2-) Ölüm sebebi, Valiliğin açıklamasında yer alan patlayıcı madde ise bu "madde" nedir?
3-) Mevzubahis alan eğitim alanı mıdır, yoksa sivillerin kullanımına açık bir alan mıdır?
4-) Atış talimi ve/veya tatbikatlar sırasında hangi silahlar kullanılmaktadır?
5-) Eğitim alanı ise girişin tehlikeli ve yasak olduğuna dair herhangi bir ibare mevcut mudur? Yurttaşların zarar görmemesi adına ne gibi önleyici tedbirler alınmıştır?
6-) Atış talimi ve/veya tatbikatlar için sivillerin yaşadığı yerin civarı ya da kolaylıkla girebilmesinin mümkün olduğu bir alan yerine neden başka bir yer tercih edilmemiştir?

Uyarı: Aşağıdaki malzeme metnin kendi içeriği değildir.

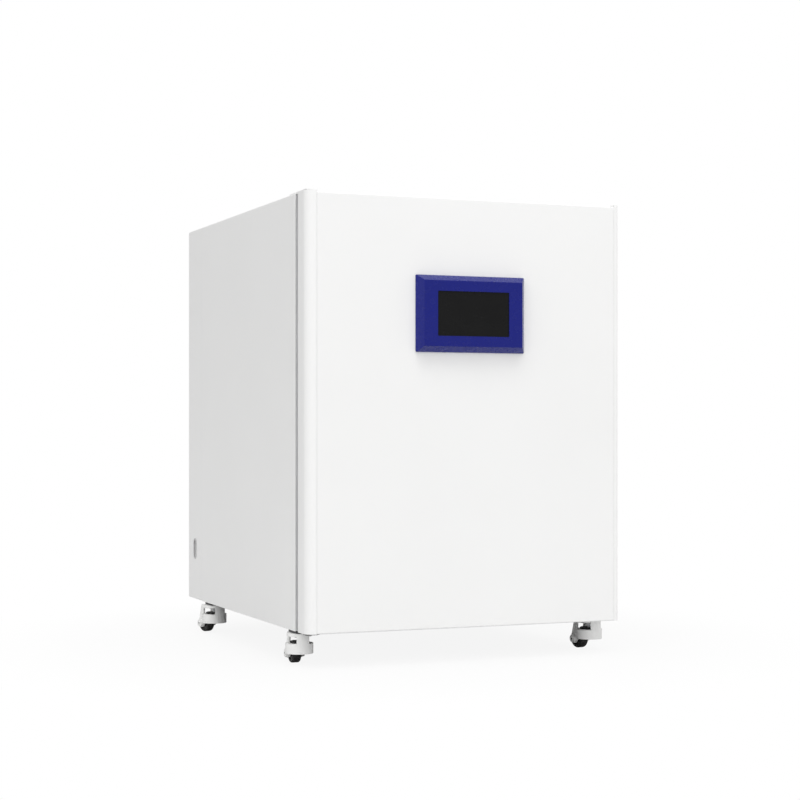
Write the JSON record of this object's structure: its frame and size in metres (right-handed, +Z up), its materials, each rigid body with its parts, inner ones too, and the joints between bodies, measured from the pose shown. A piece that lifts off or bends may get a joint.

7-) Son kayıpla da görüldüğü üzere söz konusu alana sivilllerin kolaylıkla girebildiği düşünülürse gerekli önlemlerin alınması için Valiliğe, Emniyet Müdürlüğü'ne veya Jandarma Komutanlığı'na başvuruda bulunulmuş mudur?
8-) Fiilen yahut ihmal sonucu 16 yaşında bir çocuğun katiline sebep olan sorumlularla ilgili bir soruşturma başlatılmış mıdır?
9-) Yerleşim yerlerinin 500 metre yakınında atış talimi yapılması yurttaşların güvenliğine tehdit değil midir?